B : Et bien (ndlr : l'air un peu dérangé)… pour être honnête… Je connais Matthew Ship depuis l'époque où je travaillais dans un magasin de musique appelé Other Music et qu'il venait quasiment chaque jour pour voir les nouvelles sorties et les disques. Quand on a commencé à faire parler de nous avec Anti-Pop Consortium, il m'a dit qu'il serait intéressé par une collaboration. J'étais vraiment partant. Sayyid ne voulait pas faire partie de cette aventure. Earl Blaize n'avait pas vraiment l'intention de s'y impliquer à fond. C'est donc devenu un projet pour Priest et moi. On a passé 8 heures dans le studio avec Matthew Ship et son groupe (William Parker, Daniel Carter, Khan Jamal et Guillermo E. Brown) à enregistrer et à définir les lignes directrices du projet.

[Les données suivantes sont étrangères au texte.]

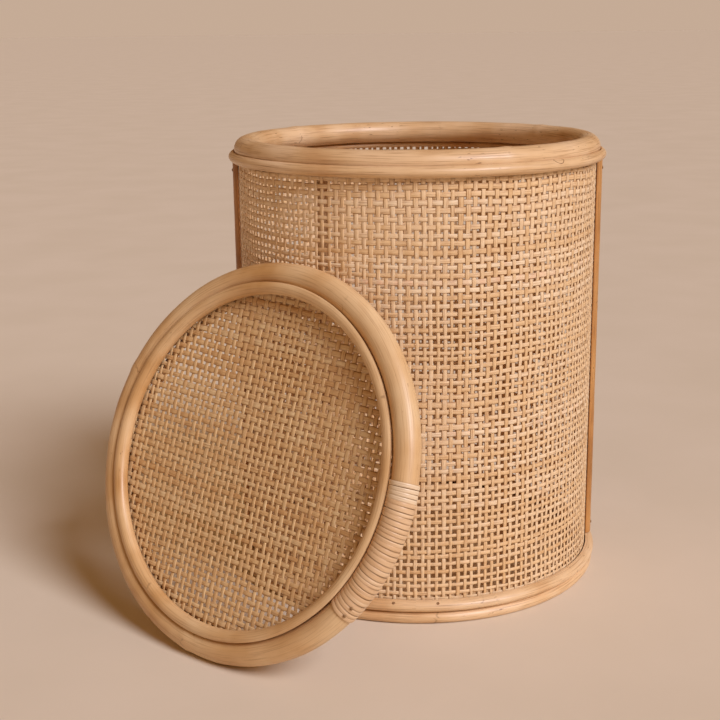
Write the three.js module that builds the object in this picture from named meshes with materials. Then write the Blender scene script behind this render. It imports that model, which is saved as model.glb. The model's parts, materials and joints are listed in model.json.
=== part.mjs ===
// Round rattan bin with woven cane walls and a loose woven lid that leans against it.
// Millimetres, +Z up. The origin is on the floor, on the bin's axis; -Y is the front and the
// wall seams are at +X and -X.
import * as THREE from 'three';

// ---------- driving dimensions ----------
const OUTER_RADIUS = 150;        // over the outer trims, the widest pieces of the bin
const RIM_TOP = 356;             // height of the open rim
const RIM_POLE_RADIUS = 9;       // thick pole that forms the rim
const RIM_RADIUS = 136.5;        // radius of that pole's centre line
const TRIM_DEPTH = 6.5;          // outer trims, measured across the wall
const TRIM_HEIGHT = 9.3;
const WALL_THICKNESS = 2.1;      // woven cane, over and under strands together
const GAP = 0.3;                 // clearance between pieces that touch
const RING_SIDES = 48;           // facets round every ring
const POLE_SIDES = 12;           // facets round every pole's section

const UPRIGHT_COUNT = 6;
const UPRIGHT_RADIUS = 4.4;
const POST_WIDTH = 13;           // half-round posts that cover the wall seams
const POST_DEPTH = 5;
const SEAM_OPENING = 1.6;        // slit between the two wall panels, behind each post
const BOARD_THICKNESS = 5;
const BATTEN_WIDTH = 22;
const NAIL_HEAD_RADIUS = 1.4;
const NAIL_HEAD_HEIGHT = 0.7;
const JOINT_NAIL_ANGLE = 6.5;    // degrees either side of a trim's joint

const LID_POLE_RADIUS = 9.5;
const LID_RADIUS = 136.5;        // radius of the lid pole's centre line
const WRAP_THICKNESS = 0.7;      // cane lashing over the lid pole's joint
const WRAP_START = 7.5;          // degrees round the lid from its level diameter; it runs down
const WRAP_STEPS = 6;            // in facets of the lid pole
const LID_AZIMUTH = -126;        // direction from the bin's axis to the leaning lid, degrees from +X
const LID_LEAN = 21.5;           // lid's angle off the vertical, degrees
const LEAN_CLEARANCE = 0.6;

// ---------- dimensions worked out from them ----------
const TRIM_INNER = OUTER_RADIUS - TRIM_DEPTH;
const WALL_OUTER = TRIM_INNER - 2 * GAP;
const WALL_INNER = WALL_OUTER - WALL_THICKNESS;
const INSIDE_FACE = WALL_INNER - GAP;
const RIM_HEIGHT = RIM_TOP - RIM_POLE_RADIUS;
const FOOT_HEIGHT = 9;
const FOOT_INNER = OUTER_RADIUS - 10.5;
const TRIM_LOW = FOOT_HEIGHT + GAP;
const TOP_TRIM_LOW = RIM_HEIGHT - 10.4;
const BOARD_LOW = FOOT_HEIGHT + GAP;
const HOOP_LOW = BOARD_LOW + BOARD_THICKNESS + GAP;
const HOOP_HEIGHT = 9;
const INNER_TRIM_HEIGHT = 5;
const INNER_TRIM_DEPTH = 3.8;
const INNER_TRIM_LOW = RIM_HEIGHT - 14;
const POST_LOW = TRIM_LOW + TRIM_HEIGHT + GAP;
const POST_HIGH = TOP_TRIM_LOW - GAP;
const UPRIGHT_TOP = INNER_TRIM_LOW - GAP;
const FACET = 2 * Math.PI / RING_SIDES;
// section of the slim poles that clamp the lid's webbing: [radius, distance from the lid's
// mid-plane]. Each is hollowed on one side to nest against the thick pole, clear of the lashing.
const LIP_LOW = WALL_THICKNESS / 2 + GAP;
const LIP_OUTLINE = [
  [122.6, LIP_LOW],
  [121.8, 4.4],
  [122.4, 8.1],
  [124.4, 10.6],
  [127.1, 11.4],
  [129.6, 10.7],
  [130.4, 9.4],
  [127.6, 6.7],
  [125.8, 3.2],
  [125.45, LIP_LOW],
];

const material = (color, roughness, metalness = 0) =>
  new THREE.MeshStandardMaterial({ color, roughness, metalness });
const RATTAN = material('#c99a63', 0.5);
const DARK_RATTAN = material('#a8703f', 0.5);
const WEBBING = material('#dcb488', 0.6);
const PLYWOOD = material('#c8a577', 0.7);
const STEEL = material('#6b625a', 0.4, 1);

const radians = THREE.MathUtils.degToRad;

function add(parent, name, geometry, finish) {
  const mesh = new THREE.Mesh(geometry, finish);
  mesh.name = name;
  parent.add(mesh);
  return mesh;
}

// ---------- shapes ----------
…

Après cette session, on a commencé à bosser sur "Arrhythmia" avec Antipop donc on a un peu mis le projet de Matthew Shipp en stand-by. Peu après l'enregistrement et la promotion de l'album, on (Antipop) s'est séparés. Priest avait toutes les cassettes de notre session donc il a travaillé là-dessus. En fait, je n'ai pas grand chose à voir avec cet album au final. J'ai juste fait 2 titres et j'ai enregistré des pistes vocales…



HHC : Mais étiez-vous déjà un fan de Matthew Shipp ? On connaît votre goût pour le jazz…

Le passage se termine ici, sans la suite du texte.